Patient advocacy in the age of social media
By Elizabeth Schiavoni, a freelance medical and science writer.
Registered Nurse Jenneh Bockari and trained researcher Natalie Archer met on Instagram. After years of living with endometriosis, a painful and commonly misunderstood chronic condition, they turned to online communities for support and education.
Today, they are educating others through their nonprofit, The Endometriosis Coalition. With The Endo Co, they provide women up-to-date information about the disorder and current and past treatments. Their goals are to accelerate diagnosis time and prevent suffering from ineffective treatments. In addition, they are calling for more research and clinical trials for treatments to be done. The first step to achieving their objectives? Start a conversation.
“What we’re trying to do is to get women to feel confident and empowered and talking about how endometriosis affects them,” Jenneh said about Endo Co’s mission. “Part of why awareness is so poor is because women don’t feel comfortable talking about it,” she added. Often, women’s pain is taken less seriously in medical settings.
According to the Endometriosis Foundation of America, 10 percent of women in the U.S. live their entire lives with endometriosis. The condition arises when tissue similar to the lining of the uterus grows in other areas of the body. This can lead to painful inflamed lesions and scar tissue. The average time between symptom onset and diagnosis is 10 years. “The lack of awareness is pervasive,” Natalie said when describing how healthcare professionals overlook endometriosis as a possible diagnosis. Jenneh added: “The first time I ever heard the word endometriosis was when I was diagnosed.” And, she explained: “If I don’t know about it as a healthcare professional, how could a lay person know?”

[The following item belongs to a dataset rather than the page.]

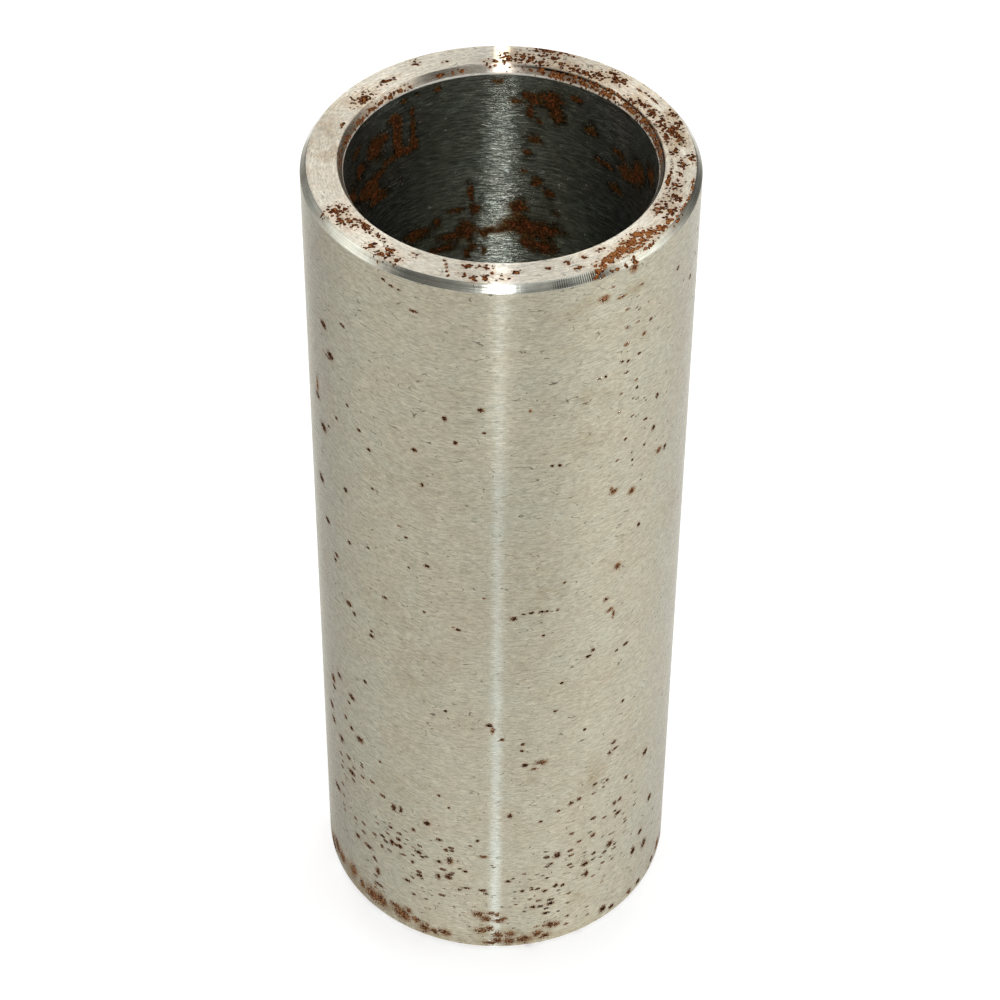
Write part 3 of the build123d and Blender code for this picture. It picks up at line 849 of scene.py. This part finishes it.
# The studio round the sleeve: tone by the side it lies on, in degrees, 0 in front, positive to the right.
# Four bands lie over each other, and "From" is the height, as a share of straight up, over which a band
# takes over from the one under it. "Fade" is how far from the axis, in metres, a tone on the floor fades out
studio = {
    "below": {-180: 1.15, -172: 1.24, -168: 1.31, -160: 1.22, -150: 0.83, -140: 0.62, -128: 0.535,
              -112: 0.59, -90: 0.705, -60: 0.81, -30: 0.79, -14: 0.745, 14: 0.73, 30: 0.785, 60: 1.05,
              90: 0.95, 112: 0.9, 128: 0.89, 140: 0.92, 150: 1.01, 160: 1.13, 168: 1.16, 180: 1.15},
    "low": {-180: 1, -162: 1, -146: 0.42, -134: 0.34, -121: 0.45, -107: 0.75, -90: 0.9, -60: 0.9, 0: 0.9,
            60: 1, 90: 1, 104: 0.8, 115: 0.35, 126: 0.14, 146: 0.2, 162: 1, 180: 1},
    "lowFrom": (-0.37, -0.12),
    "walls": {-180: 1.3, -162: 1.12, -146: 0.42, -134: 0.34, -121: 0.42, -107: 0.9, -94: 1.65, -79: 1.5,
              -67: 0.7, -56: 0.14, -30: 0.25, -12: 0.3, 12: 0.2, 28: 0.4, 36: 0, 43: 0.12, 51: 0, 59: 0.32,
              70: 1.5, 86: 1.75, 99: 1.3, 112: 0.3, 126: 0.12, 146: 0.18, 162: 1.2, 180: 1.3},
    "wallsFrom": (0.14, 0.3),
    "overhead": {-180: 0.1, -172: 0.2, -162: 2, -150: 1.5, -130: 0.9, -105: 0.8, -60: 0.25, -28: 0.4,
                 -14: 0.9, -5: 0.5, 5: 0.5, 14: 0.9, 24: 0.6, 36: 0.9, 45: 0.35, 64: 0.4, 74: 0.9, 80: 0.9,
                 105: 1, 130: 1.1, 150: 1.3, 162: 2, 172: 0.2, 180: 0.1},
    "overheadFrom": (0.6, 0.76),
    # shade on the floor close to the foot
    "foot": {-180: 1, -140: 1, -110: 0.9, -90: 0.86, -70: 0.86, -45: 0.96, 0: 1, 45: 0.97, 75: 0.86,
             95: 0.87, 110: 0.8, 135: 0.9, 160: 1, 180: 1},
    "footFade": (0.042, 0.075),
    # light that lies on the floor in front of the foot
    "pool": {-180: 0, -45: 0, -26: 0.12, -12: 0.18, 12: 0.2, 26: 0.16, 45: 0, 180: 0},
    "poolFade": (0.07, 0.15),
    # a cool bright line on the floor in front, which the wall mirrors as its upright streak
    "strip": {-180: 0, -2.6: 0, -0.9: 1, 0.9: 1, 2.6: 0, 180: 0},
    "stripFade": (0.02, 0.4),
    "stripColour": "c2dcff",
    "paper": "f0f0f0",
    "paperLift": 0.5,  # what the camera sees on top of the lamps' light, so that the paper is white
    "floorSize": 6,
}
white = (1, 1, 1, 1)


def toneBySide(add, direction, tones):
    parts = add("SeparateXYZ", (direction,)).outputs
    ahead = add("Math", (parts["Y"], -1.0), "MULTIPLY")
    side = add("Math", (parts["X"], ahead), "ARCTAN2")
    tone = add("ValToRGB", (add("Math", (side, 0.5 / math.pi, 0.5), "MULTIPLY_ADD"),))
    stops = tone.color_ramp.elements
    for angle, value in tones.items():
        spot = (angle + 180) / 360
        stop = stops[0] if spot == 0 else stops[len(stops) - 1] if spot == 1 else stops.new(spot)
        stop.color = (value, value, value, 1)
    return tone


# White matt paper: it looks plain white with the sleeve's soft shadow. The steel's mirror rays pass it, and
# find the tones below shaded round the foot, with the pool and the strip of light on top
bpy.ops.mesh.primitive_plane_add(size=studio["floorSize"])
floor = bpy.context.active_object
floor.name = "studioFloor"
paper = bpy.data.materials.new("whitePaper")
add = cleared(paper)
rays = add("LightPath").outputs
onFloor = add("TexCoord").outputs["Object"]
away = add("VectorMath", (onFloor,), "LENGTH")
tones, fades = {}, {}
for zone in ("foot", "pool", "strip"):
    tones[zone] = toneBySide(add, onFloor, studio[zone])
    fades[zone] = add("MapRange", (away, *studio[zone + "Fade"], 1.0, 0.0), **smooth)
matt = add("BsdfDiffuse", {"Color": hexToLinear(studio["paper"])})
lift = add("Math", (rays["Is Camera Ray"], studio["paperLift"]), "MULTIPLY")
shown = add("AddShader", (matt, add("Emission", {"Color": white, "Strength": lift})))
shaded = add("Mix", {0: fades["foot"], 6: white, 7: tones["foot"]}, **inColour)
through = add("BsdfTransparent", {"Color": shaded})
pooled = add("VectorMath", {0: tones["pool"], "Scale": fades["pool"]}, "SCALE")
shine = add("VectorMath", {0: hexToLinear(studio["stripColour"])[:3], "Scale": fades["strip"]}, "SCALE")
lined = add("VectorMath", (tones["strip"], shine, pooled), "MULTIPLY_ADD")
mirrored = add("AddShader", (through, add("Emission", {"Color": lined, "Strength": 1.0})))
add("OutputMaterial", (add("MixShader", (rays["Is Glossy Ray"], shown, mirrored)),))
floor.data.materials.append(paper)

world = bpy.data.worlds.new("paleStudio")
bpy.context.scene.world = world
add = cleared(world)
# The steel's mirror rays pass the floor, and a light sample would find it shut
world.cycles.sampling_method = "NONE"
toward = add("TexCoord").outputs["Generated"]
rise = add("SeparateXYZ", (toward,)).outputs["Z"]
tone = toneBySide(add, toward, studio["below"])
for band in ("low", "walls", "overhead"):
    share = add("MapRange", (rise, *studio[band + "From"]), **smooth)
    tone = add("Mix", {0: share, 6: tone, 7: toneBySide(add, toward, studio[band])}, **inColour)
seen = add("LightPath").outputs["Is Camera Ray"]
backdrop = add("Mix", {0: seen, 6: tone, 7: white}, **inColour)
add("OutputWorld", (add("Background", (backdrop, 1.0)),))
print("set up the studio")

# Lamps: one by the lens that fills, one that looks down the bore, a line of light within the bore that its
# back wall mirrors as a glinting streak, and a slit over the far side that makes the white flare on the end
# face. Metres, watts and degrees
lamps = {
    "byLens": {"kind": "AREA", "spot": (0, -0.5, 0.585), "aim": (0, 0, 0.09), "size": 0.03, "watts": 0.4,
               "colour": "dce8ff"},
    "intoBore": {"kind": "SPOT", "spot": (0, -0.5, 0.585), "aim": (0, 0.012, 0.14), "size": 0.015,
                 "watts": 6.8, "colour": "f8faff", "cone": 6.4, "soft": 0.08},
    "glint": {"kind": "AREA", "spot": (0.0006, -0.002, 0.12), "aim": (0.0006, 0.0255, 0.1475), "size": 0.001,
              "long": 0.035, "spread": 30, "watts": 0.000024, "colour": "f8faff"},
    "slit": {"kind": "AREA", "spot": (0, 0.031, 0.3), "aim": (0, 0.031, 0.175), "size": 0.0015, "long": 0.05,
             "spread": 1.2, "watts": 0.00014, "colour": "fffcf4"},
}
for name, lamp in lamps.items():
    light = bpy.data.lights.new(name, lamp["kind"])
    light.energy = lamp["watts"]
    light.color = hexToLinear(lamp["colour"])[:3]
    if lamp["kind"] == "AREA":
        light.shape = "RECTANGLE" if "long" in lamp else "DISK"
        light.size = lamp["size"]
        light.size_y = lamp.get("long", lamp["size"])
        light.spread = math.radians(lamp.get("spread", 180))
    else:
        light.shadow_soft_size = lamp["size"] / 2
        light.spot_size = math.radians(lamp["cone"])
        light.spot_blend = lamp["soft"]
    holder = bpy.data.objects.new(name, light)
    bpy.context.scene.collection.objects.link(holder)
    holder.location = lamp["spot"]
    aim = Vector(lamp["aim"]) - Vector(lamp["spot"])
    holder.rotation_euler = aim.to_track_quat("-Z", "Y").to_euler()
    holder.visible_camera = False

bpy.context.scene.view_settings.view_transform = "Standard"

Jenneh was diagnosed after four years of having symptoms and eight years of working in nursing. Natalie was diagnosed after noticing symptoms for eight years, doing extensive personal research, and finally tracking down a specialist. As they began their endometriosis journeys, they became frustrated with the lack of information available to them as women working in science and medicine.
“If we could see negative results or negative research that would be really useful for physicians and women.”
There was not only an absence of information about the disorder, but of therapies and treatments. The two agree that clinical trials are needed to show whether or not hormone suppression, birth control, and other medications prescribed to women with endometriosis are effective for managing symptoms. Both Jenneh and Natalie have experienced problems with symptom management treatments.
Unfortunately, clinical trials with negative results are less likely to be reported. Jenneh, Natalie, and their communities would want to know immediately if there were negative clinical trial results showing treatments are not effective. As Natalie put it: “If we could see negative results or negative research that would be really useful for physicians and women.”
In search of support and reliable information, Jenneh and Natalie went online. They began spending time on Facebook groups like Nancy’s Nook, an online endometriosis community created by another registered nurse. Natalie started a public Instagram account to document life with the condition. And it was there, on Instagram, where she and Jenneh began following each other. They started exchanging messages about what they wanted to achieve for the endometriosis community; circulating accurate information and dispelling myths. And there are many myths about the disorder. One misconception? That endometriosis pain is only present in the pelvic region. Jenneh has a rare form of endometriosis and suffers from inflamed tissue in her chest cavity. As their friendship and solidarity in combatting misinformation solidified, they created The Endo Co.
Shortly after starting their organization in 2017, the duo partnered with jewelry manufacturer Motif to raise funds. They designed a bracelet consisting of a plain metal band with a knot. Each knot is unique and represents a woman’s individual experience with endometriosis.
“For me it feels like the knots in my stomach of endometriosis,” Natalie remarked. Jenneh added: “I’ve had so many conversations of compliments that segue into talking about endometriosis.” They reached out to actress Lena Dunham, who has been vocal about her battle with endometriosis, to amplify the message of their bracelet and organization.
Now, months later, Jenneh and Natalie have come full circle. They have given women an online space and the tools they need to talk freely and openly about their chronic condition. They have built upon the online communities they first visited at the start of their endometriosis journeys. Their work does not come without its challenges. They wrestle with striking a balance between being upbeat and realistic in order to be supportive. They value and look for inspiration in the work of Dr. David Redwine for Endopaedia, and the website for The Endometriosis Foundation of America.